LePine created Historic Heroines because of her interest in stories told from a female perspective. “As a young person growing up I was always interested in stories that reflected me as a woman,” she explains. But she always had to hunt them down, causing her to question why they weren’t more readily available. When she read Raab’s story, she fell in love with it and endeavored to get the book into as many hands as possible.
“Esther’s spirit is something that people can really relate to. She faced demons in going back and sharing her story, yet she was able to push through and the children really responded,” LePine says.
LePine very much appreciated Raab’s straightforwardness. She didn’t try to sweep anything under the rug; she made sure the children felt that their questions were important. “She valued them and for that I value her and her story,” LePine says.
Raab never saw the final product – she passed away a year before it was published.

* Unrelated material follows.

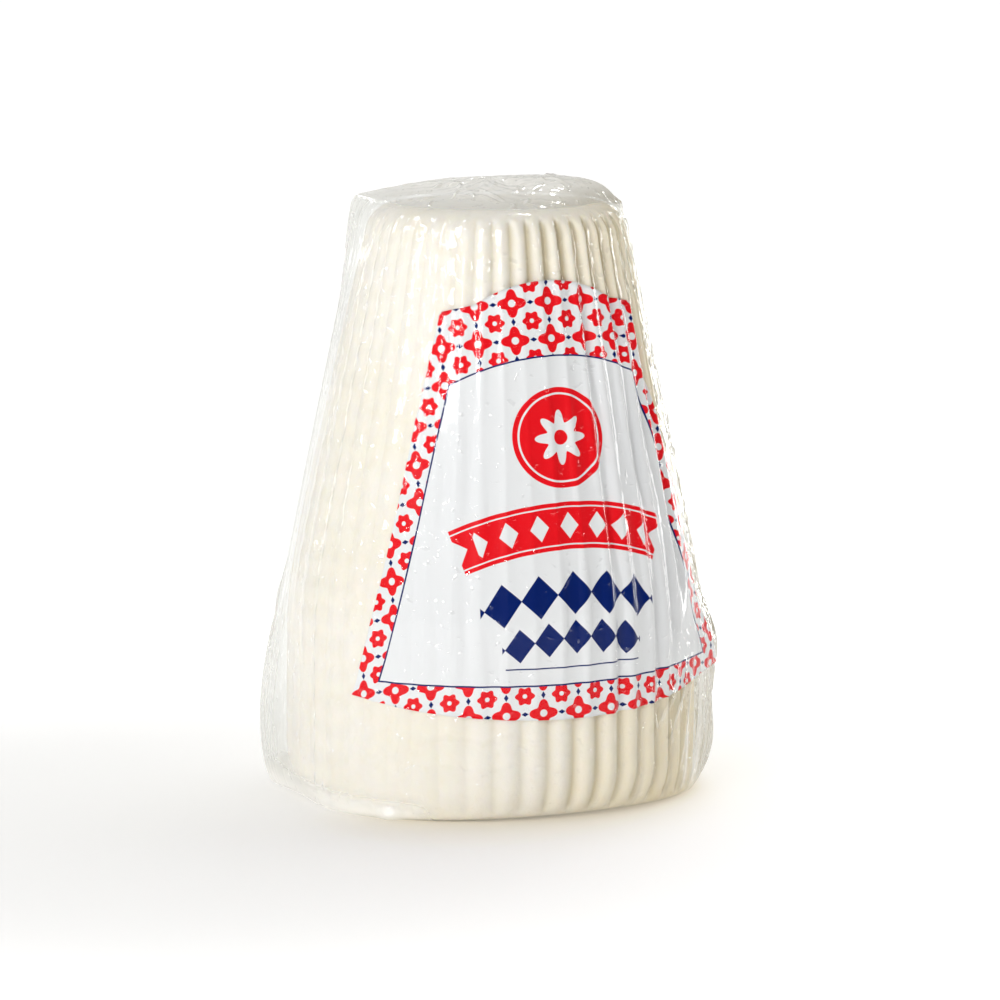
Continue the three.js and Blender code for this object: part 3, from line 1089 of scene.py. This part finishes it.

No Real Escape From Sobibor
The Sobibor chapter is finally finished for Rashke. He never expected the story to stay with him for this long. (Two books, a movie, a play, an educational program over the course of thirty plus years.) “It’s had a profound effect on my life. It has been such a humbling experience to meet survivors and that they trust you so much that they’re willing to go through their story.” Yet Rashke says their stories have also released a certain amount of anger in him that still remains.
Even though Rashke is finished writing about Sobibor, he’ll never truly be done with it. “Esther said there is no escape from Sobibor. Not for Poland, not for Germany, not for the rest of the world,” he says. “So I have not escaped from Sobibor. It is still part of my life.”